Jerry Jones, a West Texas lawyer sober since January 1, 1973, speaks at the 6th Great Plains Roundup in Omaha. He opens with self-deprecating humor about lawyers and Al-Anon, then traces his journey from a homesteader's son who learned he had to be a man, a winner, and whatever others needed him to be. Alcohol became his relief from that accumulated pressure, and he rode a long slow descent while keeping his law practice, marriage, and outward respectability intact.

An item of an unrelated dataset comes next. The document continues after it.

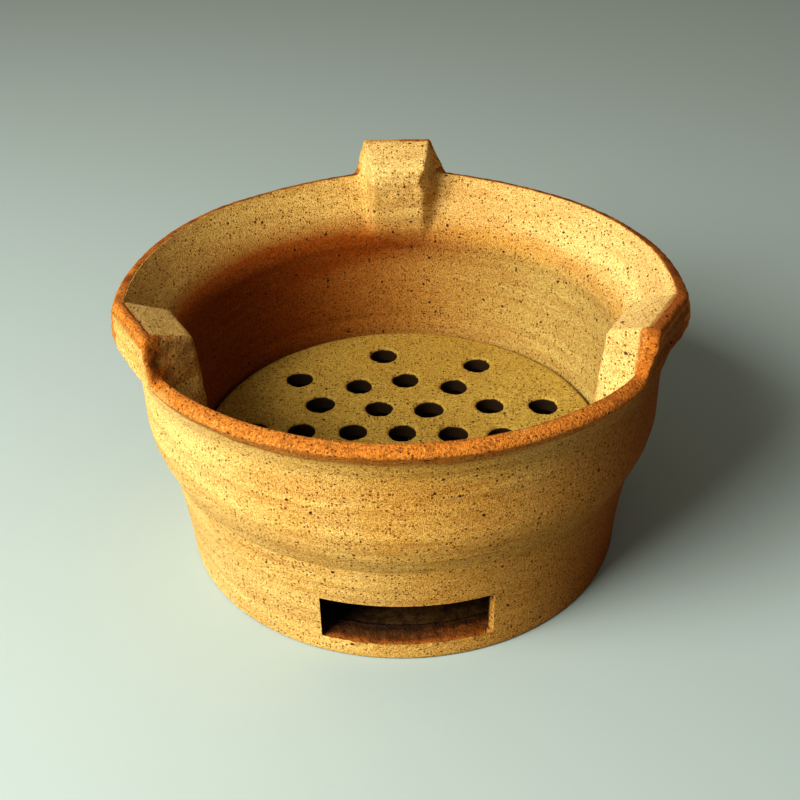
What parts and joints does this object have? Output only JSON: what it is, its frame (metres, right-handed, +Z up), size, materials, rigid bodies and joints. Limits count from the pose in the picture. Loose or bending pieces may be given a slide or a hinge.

The middle of the tape is dominated by two extended parables. His childhood bulldog Patches kept grabbing hold of a neighbor's boar hog and getting his throat cut; tied to the water hydrant and counseled, Patches would heal and go right back for the hog. Jerry uses this to illustrate both the physical allergy and the mental obsession — the two-part nature of alcoholism. The second parable is his wife Billy going to Al-Anon against his furious objections, his terror that a client or partner would see her there, and his eighteen-month self-administered controlled drinking test that he never once passed.

On New Year's Eve 1972 he passed out at 5 p.m. and woke sick of himself. Hurling the 24-Hour book across the table, he prayed a one-sentence bargain: if you take this drinking problem, I may do more business with you. A man named David walked into his home group with six months sober and hooked him into real AA — meetings, steps, sponsorship, working with newcomers.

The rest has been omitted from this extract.